── Listed records
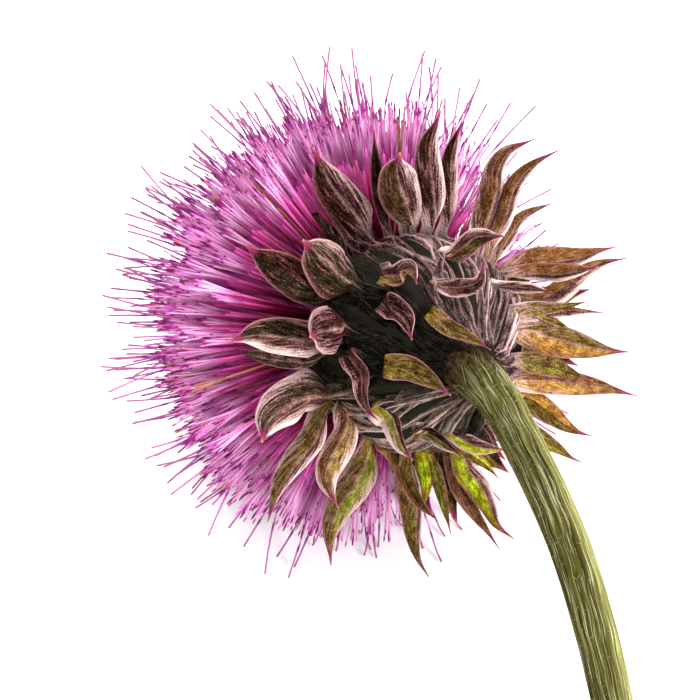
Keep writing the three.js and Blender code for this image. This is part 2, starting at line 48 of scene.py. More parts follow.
GOLDEN_ANGLE = math.pi * (3 - math.sqrt(5))
print("solids:", ", ".join(frame["nodes"]))

# %% [markdown]
# The photograph fixes where everything is. One pixel is an eighth of a millimetre at the middle of the ball
# of florets, so the eye, its direction and the head's own axis follow from a handful of sizes. The camera
# comes first, because the pieces that show are placed along its sight lines.

# %% The eye and the head's axis
BALL_HEIGHT = 24.5
CAMERA_ELEVATION = math.radians(55)
CAMERA_DISTANCE = 486
CAMERA_LENS = 200
SENSOR_WIDTH = 36
PICTURE_SIZE = 700
PIXEL_SIZE = CAMERA_DISTANCE * SENSOR_WIDTH / CAMERA_LENS / PICTURE_SIZE
BALL_CENTRE_PIXEL = (368, 320)
HEAD_TURN = math.radians(38)
HEAD_LEAN = (-0.905, 0.425)


def unit(vectors):
    """Each vector divided by its own length."""
    return vectors / np.linalg.norm(vectors, axis=-1, keepdims=True)


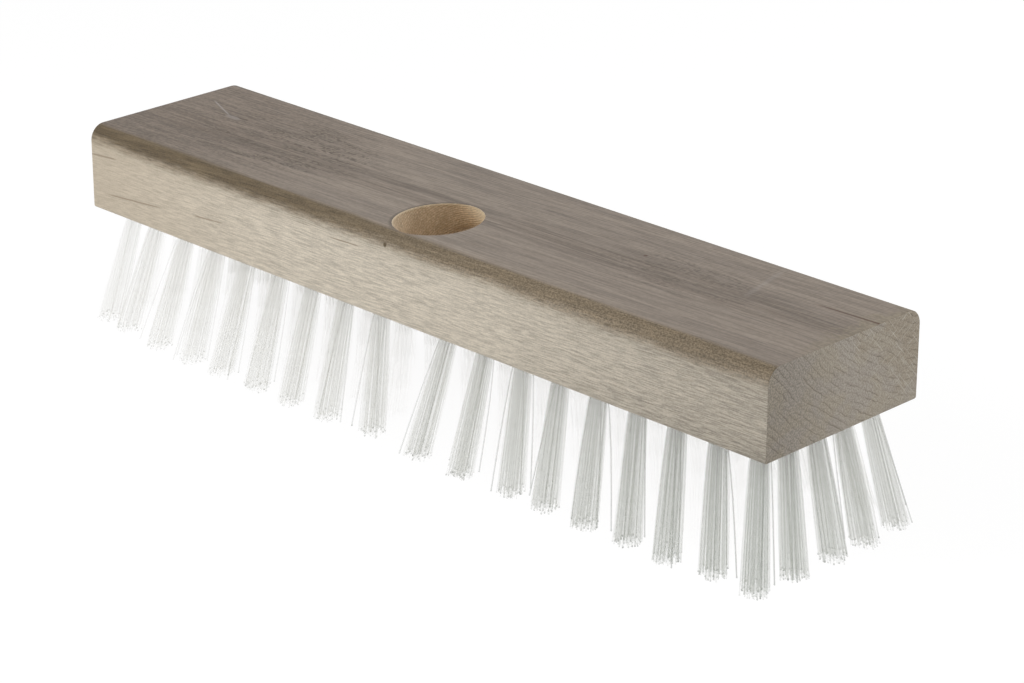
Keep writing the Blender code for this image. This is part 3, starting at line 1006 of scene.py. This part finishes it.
def add_block():
    mesh = skin("block_body", body)
    for material in (long_face_material(), bored_material(), end_grain_material()):
        mesh.materials.append(material)
    block = add_object("beech_block", mesh)
    cut(block, skin("tuft_holes", hole_rings()))
    cut(block, skin("socket", bore_rings()[None]))
    mesh = block.data
    normals = np.zeros(len(mesh.polygons) * 3, np.float32)
    mesh.polygons.foreach_get("normal", normals)
    slots = np.zeros(len(mesh.polygons), np.int32)
    mesh.polygons.foreach_get("material_index", slots)
    facing_end = np.abs(normals.reshape(-1, 3)[:, 0]) > END_FACING
    slots[facing_end & (slots != WALL_SLOT)] = END_SLOT
    mesh.polygons.foreach_set("material_index", slots)
    smooth(mesh, SHARP_ANGLE)
    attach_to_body(block, "root")
    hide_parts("block")
    return block


block = add_block()
print("beech_block:", len(block.data.polygons), "faces")

# %% [markdown]
# ## The bristles
#
# A tuft is a bundle of straight nylon filaments, folded in the middle and driven into its hole with
# a wire anchor. The hole holds the bundle tight, and below it the filaments flare. Each filament
# here is a thin five-sided tube of its own, set in its hole by the sunflower rule, which packs a
# disc evenly. It runs to the same place on a wider disc at the tips, with a little bow, a little
# error and an uneven end. A few strays in each tuft lean out of it along the brush's edge.

# %% Filaments
FILAMENTS = 110  # in a tuft
FILAMENT_RADIUS = 0.22 * MM
FILAMENT_SIDES = 5
TIP_RADIUS = 4.2 * MM
TIP_ERROR = 0.14 * MM
BOW = 0.18 * MM
FLARE = 0.6  # power of the share of the way down: below 1, most of the spreading is near the hole
TIP_RISE = 2.4 * MM  # most that an ordinary filament is short of the trimmed plane
SHORT_SHARE = 0.05
SHORT_RISE = 8.0 * MM  # most that one of the few short filaments is
STRAYS = 3  # in a tuft
STRAY_ALONG = 3.6 * MM
STRAY_ACROSS = 1.4 * MM
STRAY_TONE = 1.25  # ordinary filaments have a tone from 0 to 1
TUFT_ERROR = 0.7 * MM
ROOT_SHARE = -0.12  # shares are of the way from the hole's mouth down to the tips
TIP_START = 0.99
STATIONS = np.array([ROOT_SHARE, 0.0, 0.06, 0.18, 0.45, 0.75, 0.988, 0.991, 1.0])
TIP_STATIONS = STATIONS > TIP_START
TIP_SWELL = 0.12  # the cut leaves a bead, wider than the filament by this share
TIP_MARGIN = (2.5 * MM, 0.8 * MM)  # how far a tip may be outside the frame's box, along and across
GOLDEN_ANGLE = math.pi * (3.0 - math.sqrt(5.0))
SEED = 11


# %% How the tufts lean
GAP_LEAN = 4.0 * MM  # how far the near tufts beside the gap in their row lean over it
GAP_REACH_LEFT = 55.0 * MM
GAP_REACH_RIGHT = 25.0 * MM
END_START = 104.0 * MM
LEFT_CURB = 0.45  # share of the sideways fan that the tufts at the left end lack
RIGHT_CURB = 0.20
LEFT_SPREAD = 2.0 * MM

middle_x = columns_x[TUFT_COLUMNS // 2]
column_step = columns_x[-1] - columns_x[-2]


def tuft_tip(x, y):
    """Middle of a tuft's tips: the straight axis, with three changes that use has made.

    The near tufts beside the gap in their row lean over it, less with distance. Towards both ends the
    tufts fan out less to the sides, and at the left end they fan out more along X.
    """
    tip = tuft_axis(x, y, 0.0)
    reach = GAP_REACH_LEFT if x < middle_x else GAP_REACH_RIGHT
    beside = max(0.0, 1.0 - (abs(x - middle_x) - column_step) / reach)
    if y < -last_row + MM and x != middle_x:
        tip[0] += math.copysign(GAP_LEAN * beside, middle_x - x)
    endness = max(0.0, (abs(x) - END_START) / (last_column - END_START))
    tip[1] -= y / last_row * SIDE_LEAN * (LEFT_CURB if x < 0.0 else RIGHT_CURB) * endness
    if x < 0.0:
        tip[0] -= LEFT_SPREAD * endness
    return tip


def tuft_rings(x, y, rng):
    """One tuft as an array of (filaments, stations, sides, 3), and a tone for each filament.

    Filament i of n sits at sqrt((i + 1/2) / n) of the disc's radius, turned by i golden angles. A
    station's centre is the tuft's axis at its share of the way down, plus the filament's place on the
    disc, which goes from the hole's to the tips' by share ** flare, plus bow * sin(pi * share). Its ring
    is a level circle. A tip that would lie outside the limit is mirrored in it.
    """
    i = np.arange(FILAMENTS)
    turn = i * GOLDEN_ANGLE + rng.uniform(0.0, 2 * math.pi)
    spoke = np.sqrt((i + 0.5) / FILAMENTS)[:, None] * np.stack([np.cos(turn), np.sin(turn)], axis=1)
    error = np.full((FILAMENTS, 2), TIP_ERROR)
    tone = rng.uniform(0.0, 1.0, FILAMENTS)
    stray = rng.choice(FILAMENTS, STRAYS, replace=False)
    at_end = abs(x) > last_column - MM
    error[stray] = (STRAY_ACROSS, STRAY_ALONG) if at_end else (STRAY_ALONG, STRAY_ACROSS)
    tone[stray] = STRAY_TONE
    root = tuft_axis(x, y, face_height)
    tip = tuft_tip(x, y)
    tip[:2] += rng.normal(0.0, TUFT_ERROR, 2)
    place = tip[:2] + spoke * TIP_RADIUS + rng.normal(0.0, 1.0, (FILAMENTS, 2)) * error
    limit = np.array(cad_box[1][:2]) + TIP_MARGIN
    place = np.where(abs(place) > limit, np.sign(place) * (2 * limit - abs(place)), place)
    missing = TIP_RISE * rng.uniform(0.0, 1.0, FILAMENTS) ** 2
    shorter = SHORT_RISE * rng.uniform(0.0, 1.0, FILAMENTS)
    missing += shorter * (rng.uniform(0.0, 1.0, FILAMENTS) < SHORT_SHARE)
    share = STATIONS * np.where(STATIONS > 0.0, 1.0 - missing[:, None] / face_height, 1.0)
    down = share.clip(0.0)[:, :, None]
    inner = spoke * (HOLE_RADIUS - FILAMENT_RADIUS)
    outer = place - tip[:2]
    way = rng.uniform(0.0, 2 * math.pi, FILAMENTS)
    bow = BOW * rng.normal(0.0, 1.0, FILAMENTS)[:, None] * np.column_stack([np.cos(way), np.sin(way)])
    spread = (outer - inner)[:, None] * down ** FLARE
    flat = inner[:, None] + spread + bow[:, None] * np.sin(math.pi * down)
    centre = root + (tip - root) * share[:, :, None]
    centre[:, :, :2] += flat
    ring = np.column_stack([circle(FILAMENT_SIDES), np.zeros(FILAMENT_SIDES)])
    radius = FILAMENT_RADIUS * (1.0 + TIP_SWELL * TIP_STATIONS)
    return centre[:, :, None] + ring[::-1] * radius[:, None, None], tone


# %% [markdown]
# ### Clear nylon
#
# Real filaments bend light, so a tuft shows the white studio behind it, a little greyed where many
# filaments overlap. A glass shader would need dozens of bounces to find its way out of a tuft. Here
# each wall lets nearly all light straight through and scatters the rest, forwards and back, which
# adds up over a tuft to the same pale grey. Four attributes vary it: a tone for each filament, how
# cloudy each tuft is, which is partly scuffed nylon and partly painted shade and light, how far down
# the filament a point is, and a mark on the cut tips, which like the grey lines of some filaments is
# painted dark refraction.

# %% Clear nylon
CLEAR_WHITE = (0.97, 0.95, 0.87)
# The cloudy grey is partly the scuffed nylon's own colour and partly painted shade.
CLOUDY_SHADED_GREY = (0.62, 0.65, 0.59)
# Painted dark refraction: the grey lines and tip marks stand for the dark edges and cut ends that a clear
# filament shows where it bends light from the studio's dark side.
REFRACTION_LINE_GREY = (0.30, 0.32, 0.30)
REFRACTION_TIP_GREY = (0.14, 0.15, 0.14)
NYLON_ROUGHNESS = 0.3
NYLON_TONE, TONE_VARIES = 0.92, 0.08  # shade of the darkest filament, and how much lighter the palest is
LINE_START = 0.85  # tone from which a filament shows as a grey line, most of all a stray
CLEAR_OPACITY = 0.002  # of one wall of a filament
CLOUDY_OPACITY = 0.108
LINE_OPACITY = 0.24
TIP_OPACITY = 0.34
ROOT_OPACITY = 0.75  # share of the opacity that is left at the hole
TONE_OPACITY, TONE_OPACITY_MORE = 0.85, 0.2
FRONT_OPACITY, RIM_OPACITY_MORE = 0.97, 0.25
TRANSLUCENT_SHARE = 0.5  # at full cloudiness, less where the nylon is clearer


def attribute(place, name):
    return place.node("ShaderNodeAttribute", {"attribute_name": name}, output="Fac")


def filament_material():
    material, shader, place = start_material("clear_nylon", NYLON_ROUGHNESS)
    tone, cloud, reach, tip = (attribute(place, name) for name in ("tone", "cloud", "reach", "tip"))
    line = rise(tone, LINE_START, STRAY_TONE) * cloud
    colour = shade(blend(cloud, CLEAR_WHITE, CLOUDY_SHADED_GREY), NYLON_TONE + tone * TONE_VARIES)
    # Painted dark refraction: grey lines on some filaments and dark marks on the cut tips.
    colour = blend(line, colour, REFRACTION_LINE_GREY)
    colour = blend(tip, colour, REFRACTION_TIP_GREY)
    feed(colour, shader, "Base Color")
    behind = place.node("ShaderNodeBsdfTranslucent", sockets={"Color": (*CLOUDY_SHADED_GREY, 1.0)})
    front = Wire(place.tree, shader.outputs["BSDF"])
    share = cloud * TRANSLUCENT_SHARE
    scattered = place.node("ShaderNodeMixShader", sockets={0: share, 1: front, 2: behind})
    rim = place.node("ShaderNodeLayerWeight", sockets={"Blend": 0.5}, output="Facing")
    opacity = CLEAR_OPACITY + cloud * (CLOUDY_OPACITY - CLEAR_OPACITY)
    opacity = opacity * (TONE_OPACITY + tone * TONE_OPACITY_MORE) * (FRONT_OPACITY + rim * RIM_OPACITY_MORE)
    opacity = opacity + line * LINE_OPACITY
    opacity = opacity * (ROOT_OPACITY + reach * (1.0 - ROOT_OPACITY)) + tip * TIP_OPACITY
    clear = place.node("ShaderNodeBsdfTransparent")
    mixed = place.node("ShaderNodeMixShader", sockets={0: opacity, 1: clear, 2: scattered})
    output = place.tree.nodes["Material Output"]
    place.tree.links.new(mixed.socket, output.inputs["Surface"])
    return material


# %% Tufts, one piece for each column
# Cloud is partly scuffed nylon and partly painted shade and light: the near row and right end are greyed as
# if in shade, and the inner and far tufts, most of all at the right, are kept clear as if the light behind
# them made them vanish.
INNER_CLOUD = 0.060
INNER_CLEARING = 0.85  # share of the inner tufts' cloud that is gone at the right end
FAR_CLOUD = 0.20
FAR_CLEARING = 0.75  # share of the far row's cloud that is gone where it is clearest
CLEAREST = 1.5  # power that moves the clearest place from the middle to the right
LEFT_CLOUD = 0.24
CLOUD_POWER = 1.40
FAR_FADE = 0.32
INNER_TIP = 0.03  # how strongly the tips inside the brush are marked, against 1 at its cloudiest edge
EDGE_TIP = 0.4
TIP_RARITY = 4  # power that leaves strong marks to a few tips
NYLON_SHARP_ANGLE = 80.0
TRANSPARENT_BOUNCES = 96  # enough for a ray along a whole column of tufts


def scuff_and_shade(x, y):
    """The near row and right end are cloudiest, most at their corner: scuffing and painted shade."""
    along = (x + last_column) / (2 * last_column)
    across = (y + last_row) / (2 * last_row)
    if y < -last_row + MM or x > last_column - MM:
        return (LEFT_CLOUD + (1.0 - LEFT_CLOUD) * along ** CLOUD_POWER) * (1.0 - FAR_FADE * across)
    if y > last_row - MM:
        return FAR_CLOUD * (1.0 - FAR_CLEARING * math.sin(math.pi * along ** CLEAREST))
    return INNER_CLOUD * (1.0 - INNER_CLEARING * along)


def attach(mesh, name, values):
    made = mesh.attributes.new(name, "FLOAT", "POINT")
    made.data.foreach_set("value", values.astype(np.float32).ravel())


def add_tufts():
    rng = np.random.default_rng(SEED)
    material = filament_material()
    made = []
    for node, column in zip(columns, tufts):
        rings, tone = (np.concatenate(part) for part in zip(*[tuft_rings(x, y, rng) for x, y in column]))
        mesh = skin(node, rings)
        each_point = np.ones(rings.shape[:3])
        attach(mesh, "tone", each_point * tone[:, None, None])
        cloud = np.repeat([scuff_and_shade(x, y) for x, y in column], FILAMENTS)
        attach(mesh, "cloud", each_point * cloud[:, None, None])
        attach(mesh, "reach", STATIONS.clip(0.0)[None, :, None] * each_point)
        strength = np.where(cloud < LEFT_CLOUD, INNER_TIP, EDGE_TIP + cloud * (1.0 - EDGE_TIP))
        mark = rng.uniform(0.0, 1.0, len(rings)) ** TIP_RARITY * strength
        attach(mesh, "tip", mark[:, None, None] * TIP_STATIONS[None, :, None] * each_point)
        mesh.materials.append(material)
        smooth(mesh, NYLON_SHARP_ANGLE)
        piece = add_object(node.replace("tuft_column", "bristles"), mesh)
        # Clear nylon hardly holds back light, so it shades nothing, and light between surfaces skips it.
        piece.visible_shadow = False
        piece.visible_diffuse = False
        piece.visible_transmission = False
        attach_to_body(piece, "root")
        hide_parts(node)
        made.append(piece)
    return made


bpy.context.scene.cycles.transparent_max_bounces = TRANSPARENT_BOUNCES
bristles = add_tufts()
faces = sum(len(piece.data.polygons) for piece in bristles)
print("bristles:", faces, "faces on", len(bristles), "pieces")

# %% [markdown]
# ## Sizes
#
# The looks have to fit the solids that they dress. Here the frame's box is written.

# %% Write the frame's box and finish
print("cad box, mm:", [[round(v / MM, 2) for v in corner] for corner in cad_box])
────
Directions:
Please print the lines from the start of the records up to and including the line with "# comes first, because", copying each one exactly and leaving out the rest.

Solved problem:
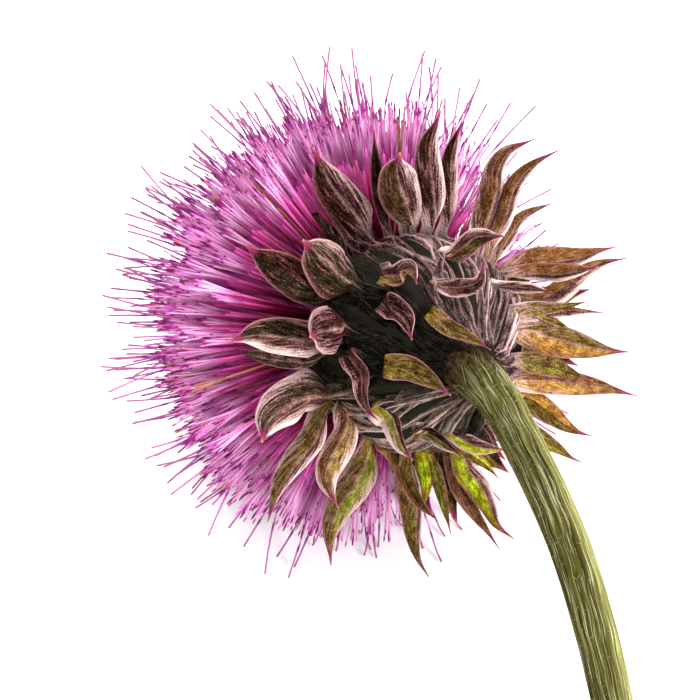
Keep writing the three.js and Blender code for this image. This is part 2, starting at line 48 of scene.py. More parts follow.
GOLDEN_ANGLE = math.pi * (3 - math.sqrt(5))
print("solids:", ", ".join(frame["nodes"]))

# %% [markdown]
# The photograph fixes where everything is. One pixel is an eighth of a millimetre at the middle of the ball
# of florets, so the eye, its direction and the head's own axis follow from a handful of sizes. The camera
# comes first, because the pieces that show are placed along its sight lines.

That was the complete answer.